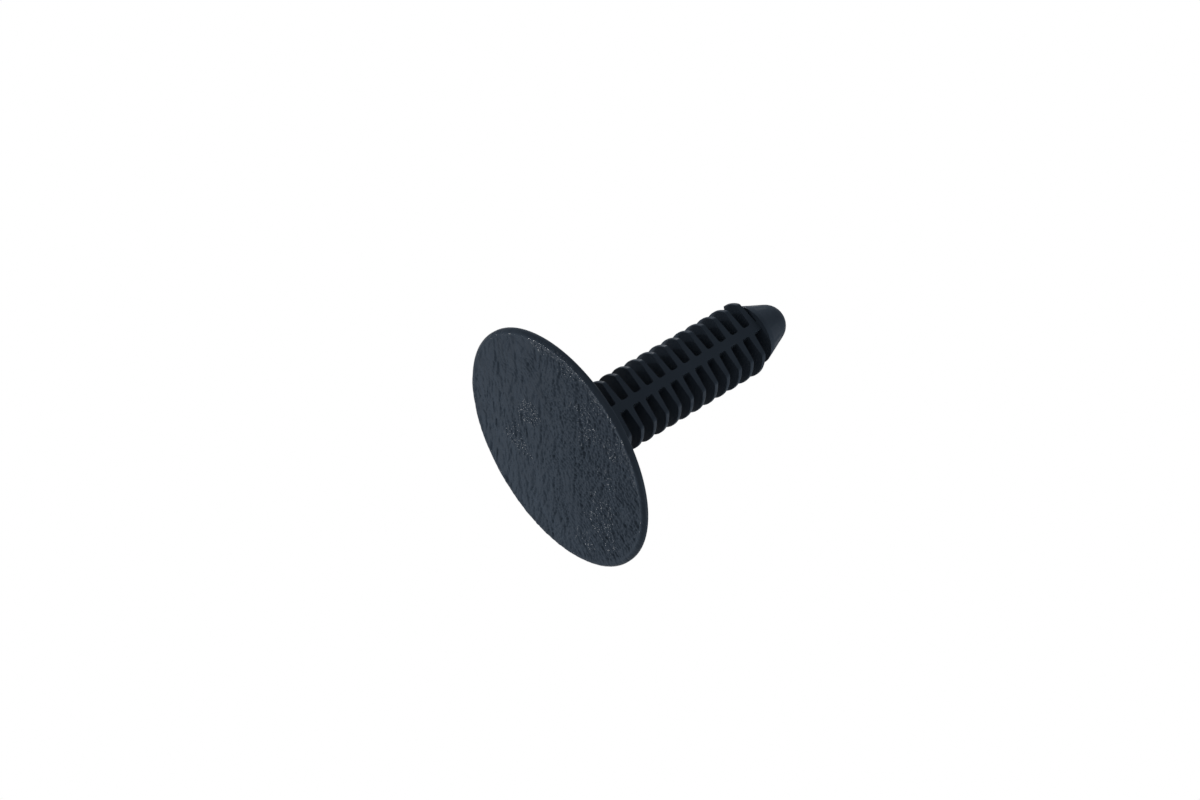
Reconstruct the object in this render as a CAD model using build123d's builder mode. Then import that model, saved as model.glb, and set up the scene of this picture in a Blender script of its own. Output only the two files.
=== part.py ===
from build123d import *
from math import asin, atan2, cos, degrees, floor, hypot, radians, sin, tan
import os

# Push rivet: a one-piece moulded fir-tree trim rivet with a broad round head.
#
# The origin is the centre of the head's seating face, the side that bears on the panel.
# +Z points along the stem to its nose, X runs across the width of the web and Y is the
# way the fins stick out, which is also the way the two mould halves open.

os.makedirs("parts", exist_ok=True)

# ---------------------------------------------------------------- driving dimensions, mm
# Head
head_diameter = 25.0
head_thickness = 0.65
head_front_rounding = 0.35
head_back_chamfer = 0.06

# Stem: a flat web with fins on both of its faces, inside one outline with two flats
stem_length = 29.20
stem_diameter = 7.50
stem_across_flats = 5.00
stem_corner_rounding = 0.45
web_thickness = 0.90
web_foot_chamfer = 0.40
neck_length = 2.10

# Fins: thick at the web and thin at the rim, and swept back towards the head to grip
fin_pitch = 1.606
fin_stagger = 0.95
fin_root_thickness = 0.75
fin_rim_thickness = 0.36
fin_sweep = 0.20  # the rims stand this much nearer the head than the roots
fin_root_rounding_to_head = 0.14
fin_root_rounding_to_nose = 0.26
fin_rim_rounding = 0.14
fin_trim = 0.02  # the fins run this far past the stem's outline, which then trims them
top_fin_below_nose = 0.50
barb_cut_start = 0.60
barb_cut_angle = 45.0

# Nose: a blunt solid cone, round all the way, that stands proud of the stem's two flats
nose_length = 4.33
nose_base_diameter = 6.30
nose_tip_radius = 2.10

# ---------------------------------------------------------------- worked-out values
stem_radius = stem_diameter / 2
half_flats = stem_across_flats / 2
half_web = web_thickness / 2
margin = 1e-4
nose_base_z = stem_length - nose_length
fin_reach = stem_radius - half_web
fin_tip = stem_radius + fin_trim
fin_taper = (fin_root_thickness - fin_rim_thickness) / fin_reach
fin_slope = fin_sweep / fin_reach

top_fin_z = {+1: nose_base_z - top_fin_below_nose}
top_fin_z[-1] = top_fin_z[+1] - fin_stagger


def fin_heights(side):
    """Mid-heights of the fins' roots on one face of the web, from the nose to the neck."""
    lowest = neck_length + fin_root_thickness / 2 + fin_root_rounding_to_head
    count = floor((top_fin_z[side] - lowest) / fin_pitch) + 1
    return [top_fin_z[side] - number * fin_pitch for number in range(count)]


def fin_edge(root_height, reach, face):
    """Height of a fin's face towards the nose (+1) or the head (-1), at a distance from
    the web's middle plane."""
    middle = root_height - fin_slope * (reach - half_web)
    thickness = fin_root_thickness - fin_taper * (reach - half_web)
    return middle + face * thickness / 2


# ---------------------------------------------------------------- the rivet
with BuildPart() as push_rivet:
    # Side view of the web and the fins, extruded across the stem's width
    with BuildSketch(Plane.YZ) as comb:
        with Locations((0, nose_base_z / 2)):
            Rectangle(web_thickness, nose_base_z)
        for side in (+1, -1):
            for height in fin_heights(side):
                Polygon(
                    (0, fin_edge(height, 0, -1)),
                    (side * fin_tip, fin_edge(height, fin_tip, -1)),
                    (side * fin_tip, fin_edge(height, fin_tip, +1)),
                    (0, fin_edge(height, 0, +1)),
                    align=None,
                )
        at_tips = comb.vertices().filter_by(lambda corner: abs(corner.X) > stem_radius)
        fillet(at_tips, radius=fin_rim_rounding)
        for face, rounding in ((-1, fin_root_rounding_to_head), (+1, fin_root_rounding_to_nose)):
            root_heights = [
                fin_edge(height, half_web, face) for side in (+1, -1) for height in fin_heights(side)
            ]
            at_roots = comb.vertices().filter_by(
                lambda corner: abs(abs(corner.X) - half_web) < margin
                and nose_base_z - corner.Y > rounding
                and min(abs(corner.Y - height) for height in root_heights) < margin
            )
            fillet(at_roots, radius=rounding)
    extrude(amount=half_flats, both=True)

    # Stem outline: a circle with two flats
    with BuildSketch(Plane.XY) as outline:
        Circle(stem_radius)
        Rectangle(stem_across_flats, stem_diameter, mode=Mode.INTERSECT)
        fillet(outline.vertices(), radius=stem_corner_rounding)
    extrude(amount=nose_base_z, mode=Mode.INTERSECT)

    # Barb: the top fin on the +Y side has its corner towards +X cut away
    with BuildSketch(Plane.XY.offset(top_fin_z[+1] - fin_pitch / 2)):
        with BuildLine():
            cut_drop = (half_flats + barb_cut_start) * tan(radians(barb_cut_angle))
            Polyline(
                (-barb_cut_start, stem_radius),
                (half_flats, stem_radius),
                (half_flats, stem_radius - cut_drop),
                (-barb_cut_start, stem_radius),
            )
        make_face()
    extrude(amount=fin_pitch, mode=Mode.SUBTRACT)

    # Nose
    tip_centre_z = stem_length - nose_tip_radius
    nose_base_radius = nose_base_diameter / 2
    rise = tip_centre_z - nose_base_z
    half_angle = atan2(nose_base_radius, rise) - asin(
        nose_tip_radius / hypot(nose_base_radius, rise)
    )
    tangent_point = (
        nose_tip_radius * cos(half_angle),
        tip_centre_z + nose_tip_radius * sin(half_angle),
    )
    with BuildSketch(Plane.XZ):
        with BuildLine():
            Line((0, nose_base_z), (nose_base_radius, nose_base_z))
            Line((nose_base_radius, nose_base_z), tangent_point)
            CenterArc(
                (0, tip_centre_z),
                nose_tip_radius,
                start_angle=degrees(half_angle),
                arc_size=90 - degrees(half_angle),
            )
            Line((0, stem_length), (0, nose_base_z))
        make_face()
    revolve(axis=Axis.Z)

    # Head
    with BuildSketch(Plane.XY):
        Circle(head_diameter / 2)
    extrude(amount=-head_thickness)
    fillet(push_rivet.faces().sort_by(Axis.Z)[0].edges(), radius=head_front_rounding)
    level_faces = push_rivet.faces().filter_by(Axis.Z)
    seat = level_faces.filter_by_position(Axis.Z, -margin, margin).sort_by(SortBy.AREA)[-1]
    chamfer(seat.outer_wire().edges(), length=head_back_chamfer)

    # Web foot
    foot = push_rivet.edges().filter_by(GeomType.LINE).filter_by_position(Axis.Z, -margin, margin)
    chamfer(foot, length=web_foot_chamfer)

push_rivet.part.label = "push_rivet"
export_step(push_rivet.part, "parts/push_rivet.step")
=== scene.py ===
from math import atan2, cos, pi, radians, sin

import bmesh
import bpy
import numpy as np
from bpy.props import FloatProperty, FloatVectorProperty, IntProperty, PointerProperty
from mathutils import Matrix, Vector


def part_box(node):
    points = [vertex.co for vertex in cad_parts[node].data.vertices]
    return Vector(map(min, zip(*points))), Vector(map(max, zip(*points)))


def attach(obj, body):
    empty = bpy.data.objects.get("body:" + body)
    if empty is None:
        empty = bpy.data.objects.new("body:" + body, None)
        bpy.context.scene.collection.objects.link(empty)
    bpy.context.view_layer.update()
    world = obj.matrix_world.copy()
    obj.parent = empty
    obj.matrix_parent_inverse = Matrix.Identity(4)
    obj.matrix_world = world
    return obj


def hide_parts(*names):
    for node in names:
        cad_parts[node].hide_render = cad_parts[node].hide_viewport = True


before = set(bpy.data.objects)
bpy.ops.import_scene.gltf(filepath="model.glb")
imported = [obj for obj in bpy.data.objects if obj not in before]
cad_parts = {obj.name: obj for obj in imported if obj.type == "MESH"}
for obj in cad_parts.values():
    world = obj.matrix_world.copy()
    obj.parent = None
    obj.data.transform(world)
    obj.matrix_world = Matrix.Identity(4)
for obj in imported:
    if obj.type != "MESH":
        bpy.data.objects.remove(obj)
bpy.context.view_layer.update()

bl_info = {
    "name": "Push Rivet Dresser",
    "version": (1, 0, 0),
    "blender": (4, 5, 0),
    "location": "3D View > Sidebar > Push Rivet",
    "description": "Dresses a moulded push rivet with leather grain and plastic, and sets its stage",
    "category": "Add Mesh",
}

RIVET = "push_rivet"
MM = 0.001
IMAGE_WIDTH = 1200
IMAGE_HEIGHT = 800

# Points nearer than this are one point, and edges bent more than this stay sharp
SAME_PLACE = 0.0001 * MM
SHARP_ANGLE = radians(32)

# The stem's outer edges are softened by this much, once faces this nearly level are joined
EDGE_SOFTENING = 0.05 * MM
LEVEL_ANGLE = radians(0.3)

# How many features of the plastic's skin there are to a metre
CLOUD_SCALE = 300.0
SPOT_SCALE = 2000.0
GRIT_SCALE = 6000.0
GRIT_DISTANCE = 0.02 * MM

# Vertex attribute with the share of the surface that is polished
POLISHED = "polished"

# Added to the grain's seed, so that its layers differ
LINE_SEED = 10
SWELL_SEED = 15
PEBBLE_SEED = 20
PEBBLED_SEED = 30
BRIGHT_SEED = 40

# Where wrinkles are creased and where they are broken off, as bands of their noise
CREASE_BAND = (0.0, 0.27)
BREAK_BAND = (-0.45, 0.05)

# Swells for each fold, along and across it, and the level that they swing round
SWELL_FOLDS_ALONG = 4
SWELL_FOLDS_ACROSS = 1.6
SWELL_LEVEL = 0.7

# How far towards -X and -Y the pebbles lie, how ragged their border is, and its band
PEBBLED_X = 0.35
PEBBLED_Y = 0.50
PEBBLED_RAGGED = 0.5
PEBBLED_BAND = (-0.30, 0.20)

# Gap between pebbles, in cells, and the pebbles' strength outside the pebbled places
PEBBLE_GAP_BAND = (0.0, 0.5)
PEBBLE_LEAST = 0.25

# Border of a bright place, in its own reach
BRIGHT_BAND = (0.2, 1.2)

# Bands in shares of the head's radius: the turned wrinkles, the calmer rim and the polished rim
SIDE_BAND = (0.40, 0.80)
CALM_BAND = (0.93, 0.97)
CALM_SHARE = 0.7
POLISHED_BAND = (0.950, 0.975)

# The soft shoulder starts this many of its widths inside the head's radius
SHOULDER_START = 1.2

# Share of the edge's rounding over which the grain keeps its full depth
GRAINED_ROUNDING = 0.5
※
Given instruction — Everything from the line with "before = set(bpy.data.objects)" through the line with "SHARP_ANGLE = radians(32)" is to be output exactly; leave out all other lines.

Output below —
before = set(bpy.data.objects)
bpy.ops.import_scene.gltf(filepath="model.glb")
imported = [obj for obj in bpy.data.objects if obj not in before]
cad_parts = {obj.name: obj for obj in imported if obj.type == "MESH"}
for obj in cad_parts.values():
    world = obj.matrix_world.copy()
    obj.parent = None
    obj.data.transform(world)
    obj.matrix_world = Matrix.Identity(4)
for obj in imported:
    if obj.type != "MESH":
        bpy.data.objects.remove(obj)
bpy.context.view_layer.update()

bl_info = {
    "name": "Push Rivet Dresser",
    "version": (1, 0, 0),
    "blender": (4, 5, 0),
    "location": "3D View > Sidebar > Push Rivet",
    "description": "Dresses a moulded push rivet with leather grain and plastic, and sets its stage",
    "category": "Add Mesh",
}

RIVET = "push_rivet"
MM = 0.001
IMAGE_WIDTH = 1200
IMAGE_HEIGHT = 800

# Points nearer than this are one point, and edges bent more than this stay sharp
SAME_PLACE = 0.0001 * MM
SHARP_ANGLE = radians(32)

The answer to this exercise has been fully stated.